Le coût de la réforme : un débat inévitable
L’un des principaux obstacles à cette réforme sera sans doute son coût budgétaire. Passer d’une allocation forfaitaire faible à une indemnisation proportionnelle au salaire représente une dépense très importante pour la branche famille de la sécurité sociale. Le débat politique portera inévitablement sur la soutenabilité financière d’une telle mesure et sur les arbitrages à réaliser. Ses défenseurs arguent cependant qu’il faut aussi prendre en compte les bénéfices à long terme : meilleure insertion professionnelle des femmes, moindres dépenses liées aux inégalités, et bénéfices sociaux d’une parentalité plus engagée.
Pour éclairer ce débat, il est utile de regarder ce qui se pratique chez nos voisins, dont certains ont déjà opéré cette transformation.
Comparaison internationale : comment se positionne la France ?
La France, souvent perçue comme un pays à la politique familiale généreuse, est en réalité en décalage par rapport à plusieurs de ses voisins européens en matière de congé parental, notamment sur la question de l’indemnisation et du partage entre les parents.

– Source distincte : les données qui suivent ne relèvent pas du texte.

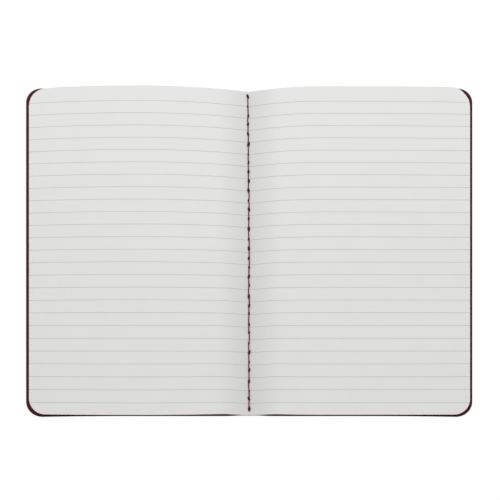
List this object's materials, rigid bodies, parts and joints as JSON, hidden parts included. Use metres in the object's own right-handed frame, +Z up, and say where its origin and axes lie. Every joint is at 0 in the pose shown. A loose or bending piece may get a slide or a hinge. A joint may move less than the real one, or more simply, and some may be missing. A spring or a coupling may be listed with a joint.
{
  "type": "open composition notebook",
  "caption": "Thread-sewn notebook lying open at its middle, with blank ruled pages, rounded corners and a soft dark red card cover that folds shut.",
  "frame": {"origin": "on the table under the middle of the fold", "axes": "+X to the right-hand fore-edge, +Y to the head of the pages, +Z up"},
  "size_m": [0.284, 0.21, 0.012],
  "materials": {
    "cover_card": "matt grained card, dyed dark red all through",
    "ruled_paper": "matt uncoated white paper with pale grey ruled lines",
    "sewing_thread": "twisted dark red sewing thread with a slight sheen"
  },
  "bodies": {
    "back_half": {"back_cover": "cover_card", "right_pages": "ruled_paper", "inner_thread": "sewing_thread", "outer_thread": "sewing_thread"},
    "front_half": {"front_cover": "cover_card", "left_pages": "ruled_paper"}
  },
  "joints": [
    {"name": "front_cover_hinge", "type": "hinge", "parent": "back_half", "child": "front_half", "pos_m": [0, 0, 0.008], "axis": [0, 1, 0], "range_deg": [0, 170]}
  ]
}
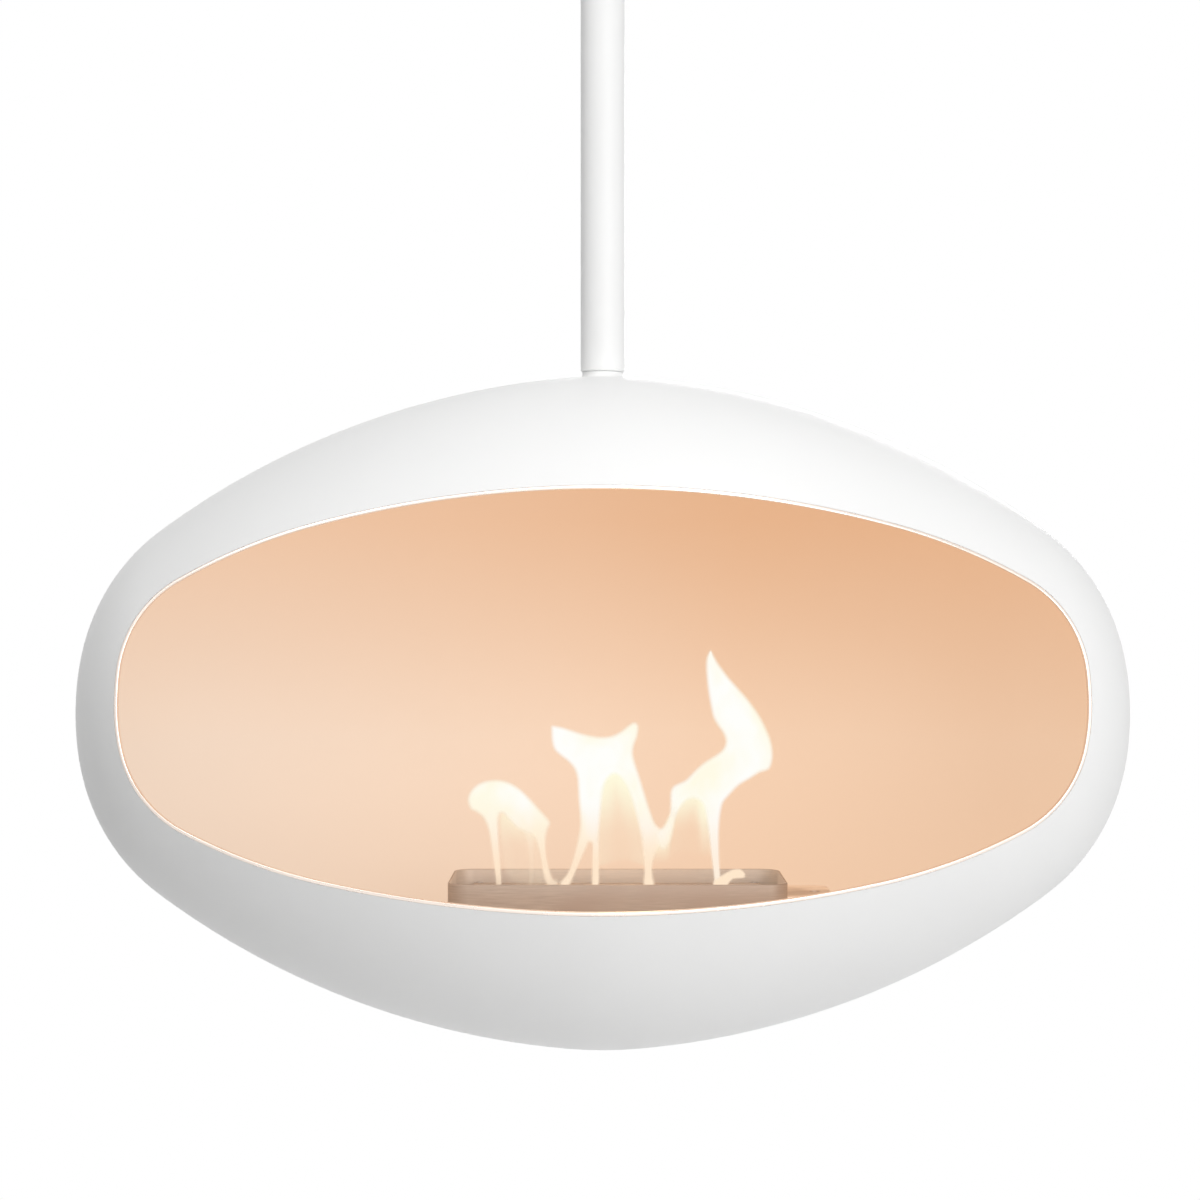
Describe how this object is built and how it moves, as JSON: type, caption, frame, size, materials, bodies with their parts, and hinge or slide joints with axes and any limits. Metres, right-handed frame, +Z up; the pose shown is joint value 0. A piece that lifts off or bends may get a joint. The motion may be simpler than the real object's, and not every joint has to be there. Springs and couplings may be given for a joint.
{
  "type": "hanging bioethanol fireplace",
  "caption": "Ceiling-hung bioethanol fireplace: a wide-mouthed steel pod on a pole with a swivel, a lift-out burner tray and a sliding damper.",
  "frame": {"origin": "centre of the ceiling plate's top face, on the ceiling", "axes": "+Z up along the pole, the pod's mouth faces -Y, +X to the viewer's right"},
  "size_m": [1, 0.5999, 1.542],
  "materials": {
    "white_coat": "satin powder coat",
    "rim_coat": "satin powder coat, polished edge",
    "lining_coat": "satin heat-resistant coat",
    "zinc_steel": "zinc plated",
    "bright_steel": "turned, bright",
    "bronze": "turned bronze",
    "slip_plastic": "smooth, waxy",
    "burner_steel": "brushed stainless, heat tinted",
    "damper_steel": "brushed stainless, lightly heat tinted",
    "fibre_wool": "matte ceramic wool",
    "mesh_steel": "woven stainless"
  },
  "bodies": {
    "suspension": {"ceiling_plate": "zinc_steel", "plate_socket": "zinc_steel", "pole_lock_screws": "bright_steel", "pole": "white_coat", "pole_end_plug": "bright_steel", "swivel_bush_upper": "bronze", "swivel_bush_lower": "bronze"},
    "cover": {"ceiling_cover": "white_coat", "cover_collar": "white_coat", "cover_screw": "bright_steel"},
    "pod": {"spindle": "bright_steel", "slip_washer": "slip_plastic", "spindle_washer": "bright_steel", "spindle_nut": "bright_steel", "lock_nut": "bright_steel", "neck_collar": "white_coat", "hanger_saddle": "lining_coat", "foot_bolts": "bright_steel", "shell_upper": "white_coat", "shell_lower": "white_coat", "mouth_rim": "rim_coat", "cradle_cheek_left": "lining_coat", "cradle_cheek_right": "lining_coat", "cradle_shelf": "lining_coat", "shelf_screws": "bright_steel"},
    "burner": {"burner_tray": "burner_steel", "fibre_block": "fibre_wool", "fibre_mesh": "mesh_steel", "plate_posts": "bright_steel", "slotted_plate": "burner_steel", "post_screws": "bright_steel", "damper_guides": "burner_steel"},
    "damper": {"damper_slide": "damper_steel", "damper_grip": "damper_steel"}
  },
  "joints": [
    {"name": "cover_slide", "type": "slide", "parent": "suspension", "child": "cover", "axis": [0, 0, -1], "range_m": [0, 0.12]},
    {"name": "pod_swivel", "type": "hinge", "parent": "suspension", "child": "pod", "pos_m": [0, 0, -0.86], "axis": [0, 0, 1], "continuous": true},
    {"name": "burner_lift", "type": "slide", "parent": "pod", "child": "burner", "axis": [0, 0, 1], "range_m": [0, 0.08]},
    {"name": "damper_slide", "type": "slide", "parent": "burner", "child": "damper", "axis": [1, 0, 0], "range_m": [-0.01475, 0]}
  ]
}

Les modèles nordiques en ligne de mire
Les pays scandinaves, et en particulier la Suède, font figure de pionniers. Leur système est fondé depuis des décennies sur une indemnisation généreuse, proportionnelle au salaire, et sur des « quotas paternels » : des mois de congé réservés au père, non transférables à la mère. Ce modèle a prouvé son efficacité : en Suède, les pères prennent en moyenne 30 % de la durée totale du congé parental. L’Allemagne a également réformé son système en 2007, en introduisant une indemnisation proportionnelle au revenu, ce qui a fait bondir le taux de recours des pères.

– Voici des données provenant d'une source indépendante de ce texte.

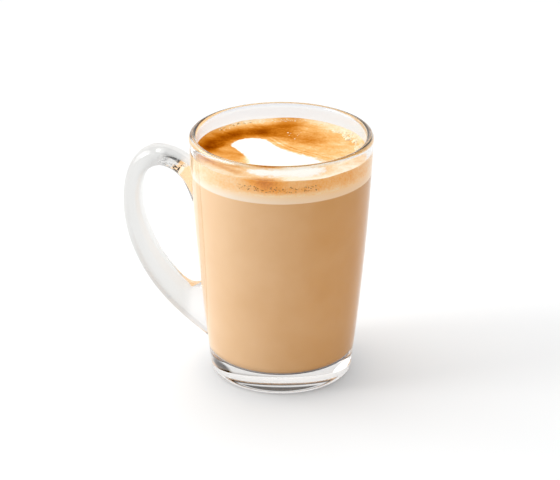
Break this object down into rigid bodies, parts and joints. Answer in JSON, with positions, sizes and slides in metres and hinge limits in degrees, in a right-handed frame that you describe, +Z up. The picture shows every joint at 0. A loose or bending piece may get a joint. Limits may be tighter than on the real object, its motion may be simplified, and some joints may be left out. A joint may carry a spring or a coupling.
{
  "type": "glass mug of milky coffee",
  "caption": "Clear tapered glass mug with a thick base and a solid curved handle, filled with layered milky coffee under foam and a poured white milk shape.",
  "frame": {"origin": "centre of the mug's flat underside, on the axis of the cup", "axes": "+Z up along the cup's axis, the handle points along -X"},
  "size_m": [0.1094, 0.079, 0.1097],
  "materials": {
    "clear_glass": "clear pressed soda-lime glass, fire polished",
    "milky_coffee": "opaque milky coffee",
    "pale_milk": "fine pale milk foam",
    "coffee_crema": "brown crema with fine bubbles, moist",
    "white_milk": "smooth white steamed milk, moist"
  },
  "bodies": {
    "root": {"mug": "clear_glass", "coffee": "milky_coffee", "milk_foam": "pale_milk", "crema": "coffee_crema", "milk_art": "white_milk"}
  },
  "joints": []
}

La France à la traîne en Europe ?
Le tableau comparatif suivant met en évidence le positionnement de la France par rapport à des modèles souvent cités en exemple.
Pays | Durée totale du congé parental | Taux d’indemnisation moyen | Part réservée au père (quota) |
---|---|---|---|
France (actuel) | Jusqu’à 3 ans (non indemnisé après 1 an pour le 1er enfant) | Forfaitaire (très faible) | Oui, mais peu incitatif |
Suède | 480 jours (environ 16 mois) | Environ 80 % du salaire (plafonné) | 90 jours |
Allemagne | 12 à 14 mois | Environ 65 % du salaire net (plafonné) | 2 mois (« mois partenaires ») |
France (proposition) | 12 mois | 70 % du salaire brut | À définir, mais encouragé |
Cette comparaison montre que la proposition de réforme rapprocherait significativement la France des standards des pays les plus avancés en la matière, en faisant le pari d’un investissement social majeur pour l’égalité et le bien-être des familles.
Cette proposition de loi sur le congé parental unifié pourrait marquer un tournant dans la politique familiale française. En visant une durée de 12 mois partagée et une indemnisation à 70 % du salaire, elle s’attaque aux deux principaux défauts du système actuel : sa faible attractivité financière et son caractère inégalitaire. Si elle était adoptée, cette réforme pourrait non seulement améliorer le bien-être des enfants et de leurs parents, mais aussi constituer un puissant levier pour l’égalité professionnelle entre les femmes et les hommes. Le chemin législatif et les débats sur son financement seront déterminants pour l’avenir de ce projet ambitieux.